I needed a contractor to shore up the floor and repair the ceiling, plus a plumber to reroute the pipes, and then a resurfacer to make Clawdette beautiful. I had nightmares in which money flew out of my wallet and rained down on others. It was now month three and I was still taking sponge baths in the sink.

At last, many thousands of dollars later, my clawfoot tub was in working order. I was given the green light to actually fill it with water and insert my trembling body into it. I leaned back and savored the luxury. It had been a long time coming, but it was all worth it. “I’ll love you forever,” I crooned to Clawdette, stroking her glossy porcelain.

The next morning, my boss called me into his office and informed me I was being promoted to my dream job, the one I’d been working toward all my adult life. I was filled with joy until he mentioned the job was in another state.

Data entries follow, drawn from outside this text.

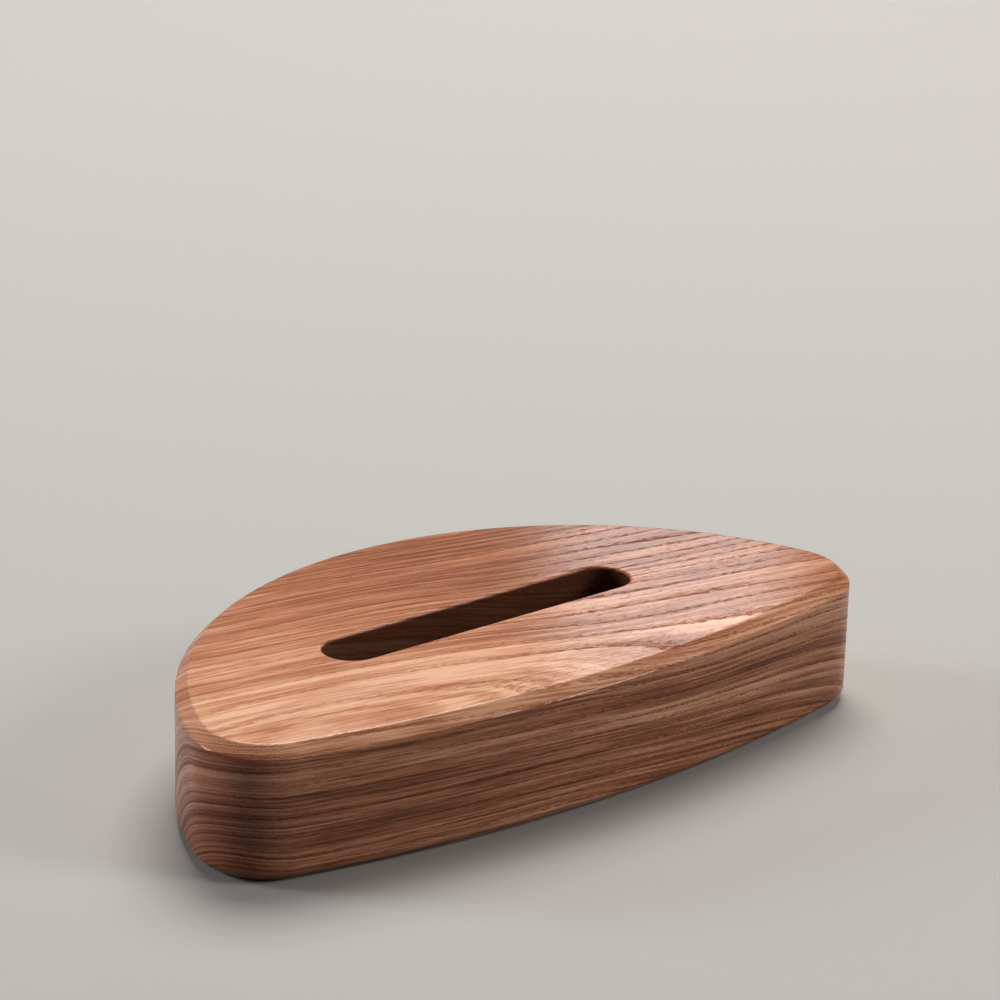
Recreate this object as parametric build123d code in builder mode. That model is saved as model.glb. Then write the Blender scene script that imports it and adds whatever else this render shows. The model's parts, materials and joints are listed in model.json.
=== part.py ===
from build123d import *
from math import asin, atan2, degrees, sqrt
import os

# Phone stand: one solid wooden block with a half-moon plan and an open-topped slot,
# standing on four thin anti-slip pads that are set into its underside.
#
# Frame: millimetres, +Z up, +X along the block, the bowed front faces -Y.
# The origin is on the resting plane, under the middle of the length and the depth.

# --- block, overall ---
length = 200.0
depth = 104.0
height = 35.0  # from the resting plane to the top face
front_radius = 375.0  # the gentle bow of the front
corner_radius = 18.0  # the two ends, where the front meets the back

# --- block, edge work ---
top_chamfer = 3.0
bottom_chamfer = 2.5
edge_ease = 0.8  # sanding radius along both lines of each chamfer

# --- slot for the phone ---
slot_length = 95.0
slot_width = 15.0
slot_depth = 20.0
slot_setback = 49.5  # from the foremost point of the block to the slot's centre line
slot_rim_ease = 0.6

# --- anti-slip pads ---
pad_diameter = 12.0
pad_thickness = 2.0
pad_reveal = 0.5  # how far a pad stands out below the wood
pad_gap = 0.2  # between a pad's edge and the wall of its pocket
pad_edge_chamfer = 0.3
front_pad_x = 76.0
front_pad_y = -30.0
back_pad_x = 40.0
back_pad_y = 28.0

# --- plan outline, worked out from the sizes above ---
# The outline is four tangent arcs: front, one end, back, other end. An end arc's centre
# lies inside the front arc, which fixes it, and the back arc is the one that is tangent
# to both ends and touches the full depth.
front_edge_y = -depth / 2
end_centre_x = length / 2 - corner_radius
end_reach = sqrt((front_radius - corner_radius) ** 2 - end_centre_x**2)
end_centre_y = front_edge_y + front_radius - end_reach
end_to_back = depth / 2 - end_centre_y
back_radius = (end_centre_x**2 + end_to_back**2 - corner_radius**2) / (
    2 * (end_to_back - corner_radius)
)
back_centre_y = depth / 2 - back_radius

# How far each arc turns, over the right half of the outline.
front_turn = degrees(asin(end_centre_x / (front_radius - corner_radius)))
back_turn = 90 - degrees(atan2(end_centre_y - back_centre_y, end_centre_x))
end_turn = 180 - front_turn - back_turn

slot_y = front_edge_y + slot_setback
pad_places = {
    "pad_front_left": (-front_pad_x, front_pad_y),
    "pad_front_right": (front_pad_x, front_pad_y),
    "pad_back_left": (-back_pad_x, back_pad_y),
    "pad_back_right": (back_pad_x, back_pad_y),
}

os.makedirs("parts", exist_ok=True)

# --- wood_block: the whole stand, cut from one board ---
with BuildPart() as wood_block:
    with BuildSketch(Plane.XY.offset(pad_reveal)):
        with BuildLine():
            front = JernArc((0, front_edge_y), (1, 0), front_radius, front_turn)
            end = JernArc(front @ 1, front % 1, corner_radius, end_turn)
            JernArc(end @ 1, end % 1, back_radius, back_turn)
            mirror(about=Plane.YZ)
        make_face()
    extrude(amount=height - pad_reveal)

    # Chamfers round the top and the underside, then a light sanding of their lines.
    chamfer(wood_block.faces().sort_by(Axis.Z)[-1].edges(), top_chamfer)
    chamfer(wood_block.faces().sort_by(Axis.Z)[0].edges(), bottom_chamfer)
    fillet(wood_block.edges().filter_by(GeomType.CIRCLE), edge_ease)

    # Slot with upright walls and round ends, open at the top only.
    with BuildSketch(Plane.XY.offset(height)):
        with Locations((0, slot_y)):
            SlotOverall(slot_length, slot_width)
    extrude(amount=-slot_depth, mode=Mode.SUBTRACT)
    slot_rim = wood_block.faces().sort_by(Axis.Z)[-1].inner_wires().edges()
    fillet(slot_rim, slot_rim_ease)

    # Shallow pockets that hold the pads.
    with BuildSketch(Plane.XY.offset(pad_reveal)):
        with Locations(*pad_places.values()):
            Circle(pad_diameter / 2 + pad_gap)
    extrude(amount=pad_thickness - pad_reveal, mode=Mode.SUBTRACT)

wood_block.part.label = "wood_block"
export_step(wood_block.part, "parts/wood_block.step")

# --- pads: round anti-slip discs, glued into the pockets ---
for pad_name, pad_place in pad_places.items():
    with BuildPart() as pad:
        with BuildSketch(Plane.XY):
            with Locations(pad_place):
                Circle(pad_diameter / 2)
        extrude(amount=pad_thickness)
        chamfer(pad.edges().group_by(Axis.Z)[0], pad_edge_chamfer)
    pad.part.label = pad_name
    export_step(pad.part, f"parts/{pad_name}.step")
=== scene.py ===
import json
from math import cos, radians, sin

import bpy
from mathutils import Matrix, Vector

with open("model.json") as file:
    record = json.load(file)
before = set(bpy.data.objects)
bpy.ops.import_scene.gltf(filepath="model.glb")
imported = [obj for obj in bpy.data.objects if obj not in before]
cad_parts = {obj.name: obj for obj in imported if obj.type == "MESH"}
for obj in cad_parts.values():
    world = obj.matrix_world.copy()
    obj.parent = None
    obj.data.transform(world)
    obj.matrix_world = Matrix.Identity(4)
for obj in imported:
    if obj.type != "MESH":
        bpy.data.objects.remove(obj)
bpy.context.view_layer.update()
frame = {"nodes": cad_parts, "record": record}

MM = 0.001  # one millimetre, in scene units


# ---------------------------------------------------------------- node trees
class Net:
    """One material's node tree, with a short call for each kind of node used below."""

    def __init__(self, name):
        self.material = bpy.data.materials.new(name)
        self.material.use_nodes = True
        self.tree = self.material.node_tree
        self.surface = self.tree.nodes["Principled BSDF"].inputs

    def node(self, kind, **settings):
        made = self.tree.nodes.new(kind)
        for key, value in settings.items():
            setattr(made, key, value)
        return made

    def feed(self, socket, value):
        if isinstance(value, bpy.types.NodeSocket):
            self.tree.links.new(value, socket)
        else:
            socket.default_value = value

    def math(self, operation, *values):
        made = self.node("ShaderNodeMath", operation=operation)
        for socket, value in zip(made.inputs, values):
            self.feed(socket, value)
        return made.outputs[0]

    def add(self, *values):
        total = values[0]
        for value in values[1:]:
            total = self.math("ADD", total, value)
        return total

    def times(self, *values):
        product = values[0]
        for value in values[1:]:
            product = self.math("MULTIPLY", product, value)
        return product

    def scaled(self, value, factor, offset=0.0):
        return self.math("MULTIPLY_ADD", value, factor, offset)

    def swing(self, value, size):
        """A 0 to 1 value turned into one that swings by half of the size either way."""
        return self.scaled(value, size, -size / 2)

    def centred(self, noise, reach, smooth=True):
        """A noise as -0.5 to 0.5, full at the given reach either side of its middle."""
        return self.between(noise, 0.5 - reach, 0.5 + reach, -0.5, 0.5, smooth)

    def vector(self, x, y, z=0.0):
        made = self.node("ShaderNodeCombineXYZ")
        for socket, value in zip(made.inputs, (x, y, z)):
            self.feed(socket, value)
        return made.outputs[0]

    def stretched(self, vector, sizes, shift=(0.0, 0.0, 0.0)):
        """The place in cells of the given sizes, so that a pattern is drawn out by them."""
        made = self.node("ShaderNodeVectorMath", operation="MULTIPLY_ADD")
        self.feed(made.inputs[0], vector)
        made.inputs[1].default_value = [1 / size for size in sizes]
        made.inputs[2].default_value = shift
        return made.outputs[0]

    def noise(self, vector, detail=2.0, roughness=0.5, output="Fac"):
        made = self.node("ShaderNodeTexNoise")
        self.feed(made.inputs["Vector"], vector)
        made.inputs["Scale"].default_value = 1.0
        made.inputs["Detail"].default_value = detail
        made.inputs["Roughness"].default_value = roughness
        return made.outputs[output]

    def cells(self, vector):
        """Distance to the nearest of one scattered point per cell."""
        made = self.node("ShaderNodeTexVoronoi", feature="F1")
        self.feed(made.inputs["Vector"], vector)
        made.inputs["Scale"].default_value = 1.0
        return made.outputs["Distance"]

    def between(self, value, low, high, to_low=0.0, to_high=1.0, smooth=True):
        kind = "SMOOTHSTEP" if smooth else "LINEAR"
        made = self.node("ShaderNodeMapRange", interpolation_type=kind, clamp=True)
        for socket, each in zip(made.inputs, (value, low, high, to_low, to_high)):
            self.feed(socket, each)
        return made.outputs[0]

    def ramp(self, value, stops):
        made = self.node("ShaderNodeValToRGB")
        self.feed(made.inputs[0], value)
        elements = made.color_ramp.elements
        while len(elements) < len(stops):
            elements.new(0.5)
        for element, (place, colour) in zip(elements, stops):
            element.position = place
            element.color = (*colour, 1.0)
        return made.outputs["Color"]

    def mix(self, amount, first, second, blend="MIX"):
        made = self.node("ShaderNodeMix", data_type="RGBA", blend_type=blend)
        self.feed(made.inputs[0], amount)
        self.feed(made.inputs[6], first)
        self.feed(made.inputs[7], second)
        return made.outputs[2]

    def bump(self, height, distance, strength=1.0):
        made = self.node("ShaderNodeBump")
        self.feed(made.inputs["Height"], height)
        made.inputs["Distance"].default_value = distance
        made.inputs["Strength"].default_value = strength
        return made.outputs[0]

    def place_mm(self):
        """Where the shaded point is, in the part's own frame, in millimetres."""
        coords = self.node("ShaderNodeTexCoord").outputs["Object"]
        return self.stretched(coords, (MM, MM, MM))

    def split(self, vector):
        made = self.node("ShaderNodeSeparateXYZ")
        self.feed(made.inputs[0], vector)
        return made.outputs


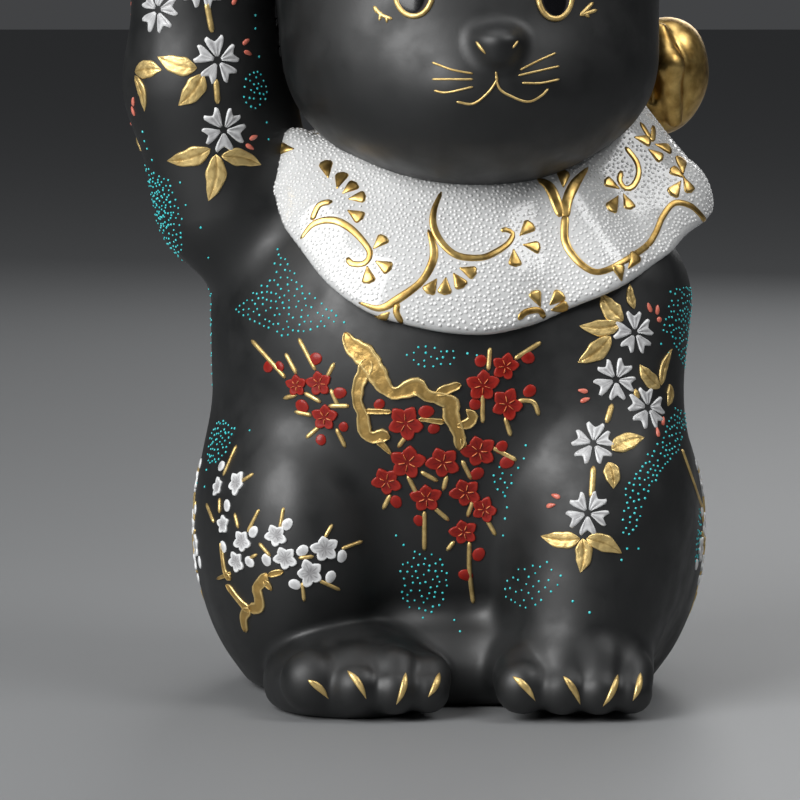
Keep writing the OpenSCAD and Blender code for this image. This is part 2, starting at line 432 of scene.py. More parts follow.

“You mean I’d have to move?”

“Of course. You’ve always said you were willing to relocate for the right opportunity. I put my reputation on the line to get you this job.”

That evening I filled Clawdette to the brim, slipped into her depths carefully so as not to splash my phone, and began calling realtors. The next day one came to survey my house from top to bottom.

“You have a lovely home,” she said. “The only thing is, clawfoot tubs aren’t everyone’s cup of tea. They’re kind of like swimming pools – very appealing to some, but a deal-breaker for others. For young families, it’s hard to bathe little kids in them – the high sides, you know. I’d suggest you replace yours with a conventional bathtub.”

“Replace…?”

“Oh dear, are you crying? Was it something I said?”